Thursday, March 28, 2013

Greece, Spain, Portugal, Ireland and Cyprus push back

Kuttner wrote:
It’s time for the peripheral European countries—Greece, Spain, Portugal, Ireland, and now Cyprus—to push back. Only a unified threat to quit the euro might get the attention of Brussels and Berlin.
What would happen if one or more countries actually reverted to their own currencies? Financial elites around the world say that would be catastrophic, but for Europe’s small nations, the catastrophe is now.
If Cyprus or Greece or Spain or Portugal (or better yet, all of them en bloc) decided to quit the euro and revert to drachmas and pesetas, they would need to block bank accounts, impose currency and capital controls, and default on some of all of their foreign debts, which would be re-denominated in the new local currency. There would be lawsuits up the gazork, but the IMF and ECB would have to step in to limit the broader damage even if they disapproved.
However, based on comments by Cyprus leaders, Krugman's advice (as he well understands) is not likely to be followed.

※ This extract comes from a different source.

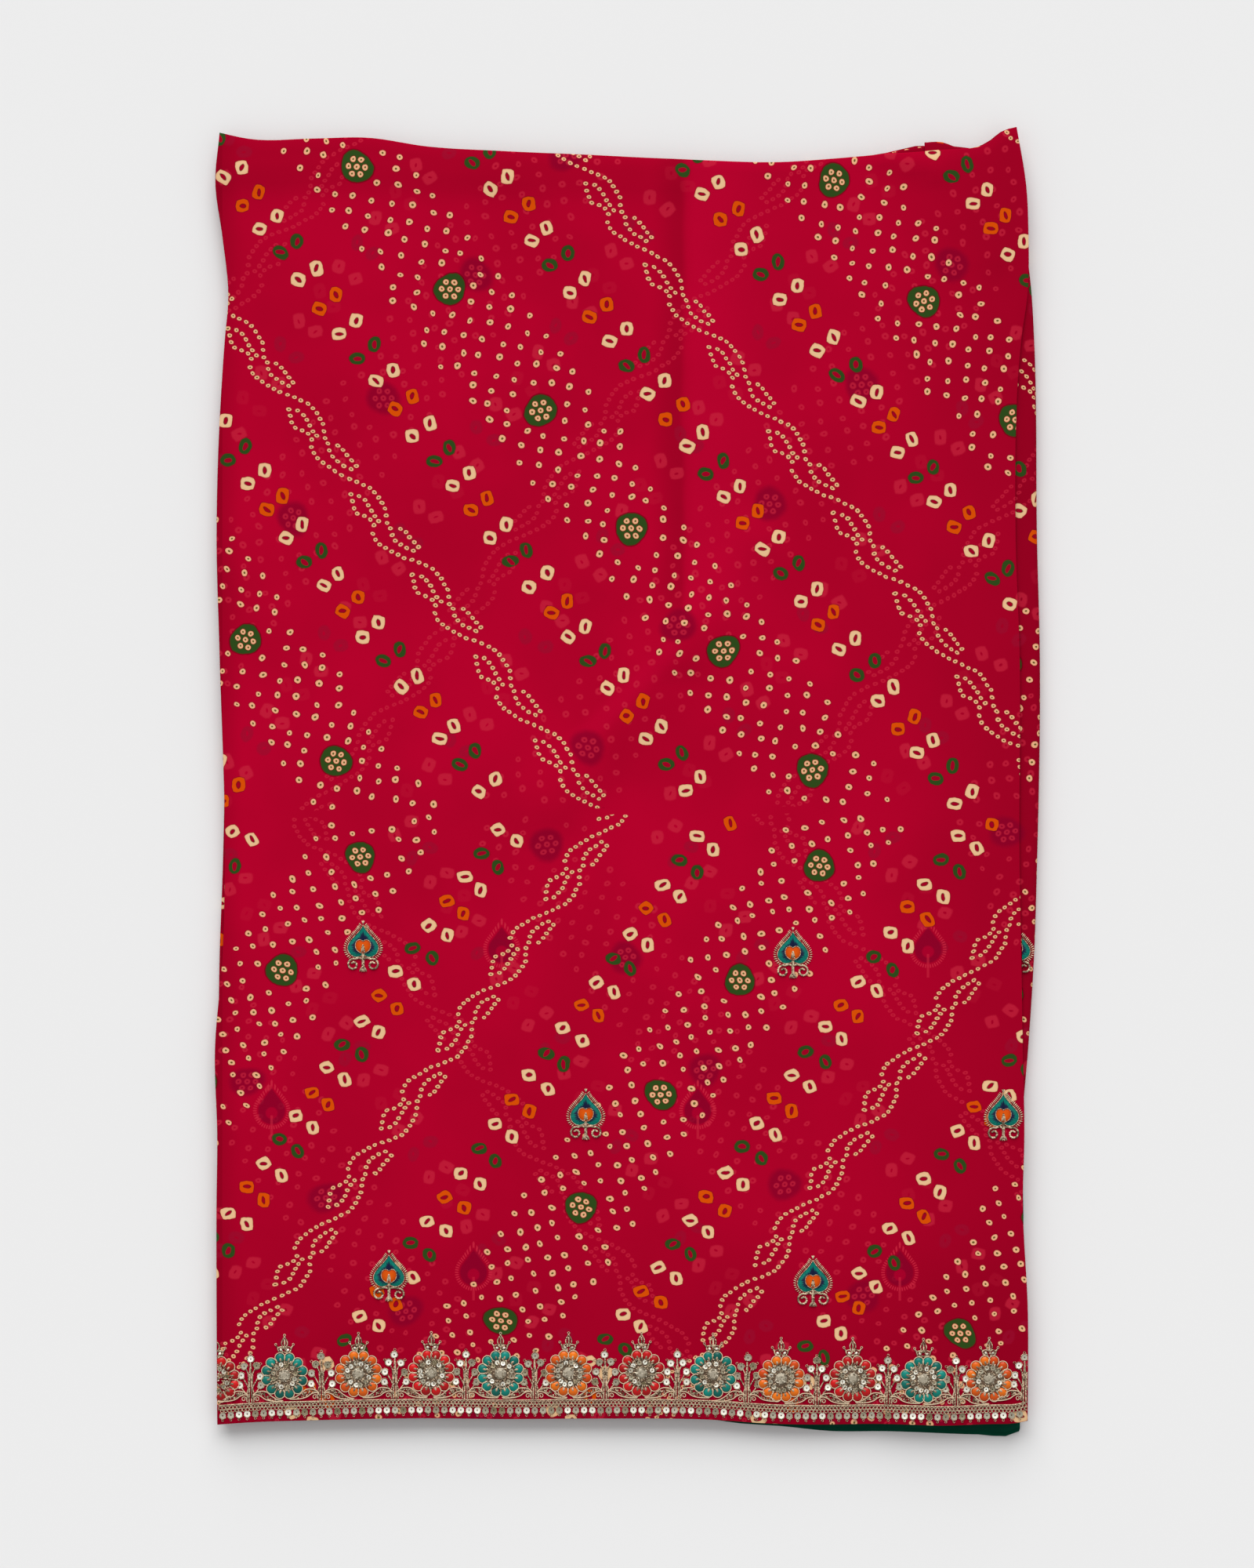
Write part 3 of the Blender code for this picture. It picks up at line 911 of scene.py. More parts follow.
def feathers_beneath(g, where, dye):
    """The feathers of the layer beneath, as dark spots with a comb of faint pink barbs."""
    u, v, _ = g.split(where)
    x, y = u / MM, v / MM
    row = ((GHOST_START[1] - y) / GHOST_ROW).rounded()
    odd = row.modulo(2.0)
    x = (x - GHOST_START[0] + odd * GHOST_SHIFT + row * row * GHOST_DRIFT).beat(GHOST_PERIOD)
    y = y - GHOST_START[1] + row * GHOST_ROW
    seen = row.over(-0.5) * row.under(GHOST_ROWS) * u.soft(-FRONT_END, -FRONT_END + 0.001)
    seen = seen * u.soft(FRONT_END, FRONT_END - 0.001)
    far, side = reach(x, y), abs(x)
    pointed = (y * GHOST_SIDE[0] - side * GHOST_SIDE[1]).over(0)
    slope = side * GHOST_SIDE[0] + y * GHOST_SIDE[1]
    far = far + (slope - far) * pointed
    angle = x.angle(y)
    inner, outer = GHOST_BARBS
    barbs = far.soft(inner - 0.4, inner + 0.4) * far.soft(outer + 0.6, outer - 0.6)
    barbs = barbs * abs((angle * 7).beat(1.0)).soft(0.32, 0.2)
    stem = side.soft(1.4, 0.7) * y.under(GHOST_STEM[0]) * y.over(GHOST_STEM[1])
    dye = g.blend(far.soft(GHOST_EYE + 1, GHOST_EYE - 1) * seen * 0.8, dye, DARK_THROUGH)
    heart = reach(x, y + 2).soft(GHOST_HEART + 1, GHOST_HEART - 1)
    dye = g.blend(heart * seen * 0.6, dye, RED)
    return g.blend((barbs * 0.8).most(stem * 0.5) * seen, dye, SEEN_THROUGH)


def show_through(g, dye):
    """The print of the layer beneath, soft and faint."""
    marks = Marks(g, "beneath")
    dark = marks.circle.soft(1.3, 0.8) * 0.75
    solid = marks.ring.soft(1.15, 0.8) * marks.slit.soft(0.8, 1.8)
    dark = dark.most(solid * marks.green * 0.55)
    light = marks.spot.soft(1.25, 0.75) * marks.spot.soft(0.15, 0.5)
    light = (light * 0.55).most(solid * (1 - marks.odd * 0.75) * 0.55)
    dye = g.blend(dark, dye, DARK_THROUGH)
    return g.blend(light, dye, SEEN_THROUGH)


def shade_sides(g, u, v, dye):
    """The cloth is darker where it curves away at its sides and near the border."""
    right, left, low = u.soft(0.2, 0.345), u.soft(-0.325, -0.35), v.soft(-0.36, -0.5)
    corner = v.soft(-0.3, -0.5) * u.soft(0.16, 0.34)
    light = (1 - right * 0.35) * (1 - left * 0.5) * (1 - low * 0.35) * (1 - corner * 0.4)
    return g.blend(1 - light, dye, SHADED_RED)


def light_crease(g, where, u, v, dye):
    """The long crease is dark on its left and catches the light on its right, and ends in a ridge."""
    upper = v.soft(CREASE_END[1], CREASE_END[1] + 0.04)
    right = u - CREASE_END[0] + (g.cloud(where, 9.0) - 0.5) * CREASE_WAVE
    dark = right.soft(-0.03, -0.004) * right.soft(0.005, -0.002) * upper
    lit = right.soft(-0.002, 0.012) * right.soft(0.12, 0.01) * upper
    down = right * RIDGE_WAY[0] + (v - CREASE_END[1]) * RIDGE_WAY[1]
    aside = abs(right * RIDGE_WAY[1] - (v - CREASE_END[1]) * RIDGE_WAY[0])
    ridge = aside.soft(0.014, 0.002) * down.soft(0.0, 0.01) * down.soft(0.155, 0.09)
    dye = g.blend(dark * 0.42, dye, SHADED_RED)
    return g.blend((lit * 0.36).most(ridge * 0.3), dye, LIT_RED)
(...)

''An exit from the eurozone, which could also mean an exit from the European Union, would be disastrous both politically and economically,'' said Cypriot Finance Minister Michalis Sarris on Tuesday. ''It is a hypothesis we do not even wish to contemplate."

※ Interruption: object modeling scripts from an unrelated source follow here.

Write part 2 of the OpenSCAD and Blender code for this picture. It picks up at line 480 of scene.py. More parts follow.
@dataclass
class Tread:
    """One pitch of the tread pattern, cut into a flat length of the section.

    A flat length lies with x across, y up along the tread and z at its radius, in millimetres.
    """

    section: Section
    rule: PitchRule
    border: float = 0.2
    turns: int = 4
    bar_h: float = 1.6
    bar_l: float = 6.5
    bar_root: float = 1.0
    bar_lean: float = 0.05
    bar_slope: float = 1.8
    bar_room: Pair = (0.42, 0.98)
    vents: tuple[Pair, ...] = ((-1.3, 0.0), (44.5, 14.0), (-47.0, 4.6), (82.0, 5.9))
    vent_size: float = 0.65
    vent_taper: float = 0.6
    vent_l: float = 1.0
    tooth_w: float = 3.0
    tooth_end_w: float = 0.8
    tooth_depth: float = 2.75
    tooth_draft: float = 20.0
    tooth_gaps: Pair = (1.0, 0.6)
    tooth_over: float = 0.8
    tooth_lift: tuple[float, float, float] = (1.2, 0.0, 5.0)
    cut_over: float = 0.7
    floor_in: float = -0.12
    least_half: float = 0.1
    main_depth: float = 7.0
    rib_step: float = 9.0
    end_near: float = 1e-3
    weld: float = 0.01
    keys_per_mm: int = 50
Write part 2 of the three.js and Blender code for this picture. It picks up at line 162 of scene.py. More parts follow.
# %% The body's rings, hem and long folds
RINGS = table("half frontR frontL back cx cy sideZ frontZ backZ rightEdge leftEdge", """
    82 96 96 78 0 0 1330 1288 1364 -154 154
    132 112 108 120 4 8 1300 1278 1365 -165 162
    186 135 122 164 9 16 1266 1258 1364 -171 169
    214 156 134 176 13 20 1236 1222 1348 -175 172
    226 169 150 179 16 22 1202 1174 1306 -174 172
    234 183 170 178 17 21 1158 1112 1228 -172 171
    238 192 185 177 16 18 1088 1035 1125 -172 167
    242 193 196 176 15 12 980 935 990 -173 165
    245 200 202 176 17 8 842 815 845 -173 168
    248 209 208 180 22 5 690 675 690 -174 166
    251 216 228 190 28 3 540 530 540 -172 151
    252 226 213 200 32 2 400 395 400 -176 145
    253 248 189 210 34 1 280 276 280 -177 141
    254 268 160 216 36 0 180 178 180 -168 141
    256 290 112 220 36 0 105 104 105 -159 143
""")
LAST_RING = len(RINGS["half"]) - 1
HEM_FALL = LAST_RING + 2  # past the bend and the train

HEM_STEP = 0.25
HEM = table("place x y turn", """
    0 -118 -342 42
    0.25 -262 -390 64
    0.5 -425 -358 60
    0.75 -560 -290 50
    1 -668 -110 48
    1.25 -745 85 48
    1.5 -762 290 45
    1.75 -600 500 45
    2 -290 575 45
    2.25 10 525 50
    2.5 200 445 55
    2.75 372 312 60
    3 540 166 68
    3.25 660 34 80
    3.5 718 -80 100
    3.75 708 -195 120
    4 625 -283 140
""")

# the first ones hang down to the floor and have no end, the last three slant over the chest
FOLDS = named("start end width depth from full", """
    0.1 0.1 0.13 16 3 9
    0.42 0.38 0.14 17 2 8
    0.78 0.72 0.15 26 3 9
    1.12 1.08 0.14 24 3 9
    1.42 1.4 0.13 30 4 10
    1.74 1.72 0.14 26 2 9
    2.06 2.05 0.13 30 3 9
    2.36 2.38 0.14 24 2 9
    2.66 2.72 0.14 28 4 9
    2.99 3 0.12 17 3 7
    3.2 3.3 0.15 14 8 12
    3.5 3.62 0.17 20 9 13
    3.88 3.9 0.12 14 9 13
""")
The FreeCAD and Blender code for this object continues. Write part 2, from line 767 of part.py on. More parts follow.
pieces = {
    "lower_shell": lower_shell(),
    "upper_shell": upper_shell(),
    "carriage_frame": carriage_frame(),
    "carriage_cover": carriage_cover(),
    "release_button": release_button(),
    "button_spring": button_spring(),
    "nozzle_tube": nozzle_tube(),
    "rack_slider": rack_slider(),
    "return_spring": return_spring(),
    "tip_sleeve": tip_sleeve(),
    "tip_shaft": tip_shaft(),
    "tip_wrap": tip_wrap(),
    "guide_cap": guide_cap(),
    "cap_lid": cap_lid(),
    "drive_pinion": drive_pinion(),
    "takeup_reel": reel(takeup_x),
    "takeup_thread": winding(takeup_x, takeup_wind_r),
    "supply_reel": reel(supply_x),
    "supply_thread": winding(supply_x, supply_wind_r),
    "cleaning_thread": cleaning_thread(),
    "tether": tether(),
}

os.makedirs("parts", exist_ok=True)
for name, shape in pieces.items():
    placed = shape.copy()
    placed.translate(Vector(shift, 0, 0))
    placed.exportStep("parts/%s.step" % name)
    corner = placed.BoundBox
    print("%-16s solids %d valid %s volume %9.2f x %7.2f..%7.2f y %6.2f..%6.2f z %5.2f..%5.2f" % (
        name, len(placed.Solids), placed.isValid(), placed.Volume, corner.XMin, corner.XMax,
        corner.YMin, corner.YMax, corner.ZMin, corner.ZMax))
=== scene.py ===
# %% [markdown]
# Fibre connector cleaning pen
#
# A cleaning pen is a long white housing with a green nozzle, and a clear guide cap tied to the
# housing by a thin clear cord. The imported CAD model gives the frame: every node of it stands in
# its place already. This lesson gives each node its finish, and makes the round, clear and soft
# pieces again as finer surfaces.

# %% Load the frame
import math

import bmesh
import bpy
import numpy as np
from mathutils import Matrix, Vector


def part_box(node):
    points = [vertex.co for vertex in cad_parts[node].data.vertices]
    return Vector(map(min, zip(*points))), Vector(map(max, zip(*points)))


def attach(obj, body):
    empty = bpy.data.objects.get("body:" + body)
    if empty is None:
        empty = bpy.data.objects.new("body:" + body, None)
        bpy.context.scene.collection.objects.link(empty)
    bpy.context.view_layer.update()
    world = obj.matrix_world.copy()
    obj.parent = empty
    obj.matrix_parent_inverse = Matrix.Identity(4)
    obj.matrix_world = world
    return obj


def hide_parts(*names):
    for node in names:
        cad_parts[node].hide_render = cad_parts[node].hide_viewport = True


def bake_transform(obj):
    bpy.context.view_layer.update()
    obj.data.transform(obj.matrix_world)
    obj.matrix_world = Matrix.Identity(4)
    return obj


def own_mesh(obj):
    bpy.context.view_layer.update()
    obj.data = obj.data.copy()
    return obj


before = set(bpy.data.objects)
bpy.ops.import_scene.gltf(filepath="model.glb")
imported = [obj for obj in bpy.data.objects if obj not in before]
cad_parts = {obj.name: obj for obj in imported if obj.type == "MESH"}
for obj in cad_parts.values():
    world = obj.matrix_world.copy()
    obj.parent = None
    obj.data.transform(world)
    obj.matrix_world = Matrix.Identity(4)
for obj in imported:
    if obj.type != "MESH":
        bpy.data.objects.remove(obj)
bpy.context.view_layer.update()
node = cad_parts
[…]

But as the global financial community responds to the realities of the Cyprus situation, some market analysts are saying that Cyprus will not have to "exit" the Eurozoneas it appears likely the Euro in many ways will simply evaporate from Cyprus.
"Cyprus is effectively no longer a full member of the eurozone," declared an analysis from Morgan Stanley on Wednesday morning.
As the Digital Journal reports:
The EU bailout deal ensures Cyprus remains a member of the eurozone, avoiding a disorderly default and return to the Cypriot pound. However, its banking sector has been decimated and its reputation as a safe refuge for foreign deposits destroyed. Capital flight will bolster and benefit banks in northern Europe, notably Luxembourg and Germany. The rift between northern EU members and the Mediterranean nations grows.
Cypriots face an uncertain future with inevitable job losses and business closures, while waiting to hear the terms of German dictated austerity they must now knuckle under.
As Cypriot banks remain closed and bank officials attempt to make sense of the restrictions which capital controls will place on funds when banks reopen, the flaws of a single eurozone currency are exposed.
And reporting from public protests in the capital of Nicosia on Tuesday, Reuters adds:
"They've just got rid of all our dreams, everything we've worked for, everything we've achieved up until now, what our parents have achieved," said one student, named Thomas.
Outside the central bank, about 200 employees of the country's biggest commercial lender, the Bank of Cyprus, demanded the resignation of the central bank governor, Panicos Demetriades, chanting "Hands off Cyprus" and "Disgrace".
Dimos Dimosthenous, who has worked at the Bank of Cyprus for over 30 years, said: "The bank is being driven to closure.
"That will be the end. Our jobs, our rights, our welfare funds will be lost and Cyprus will be destroyed.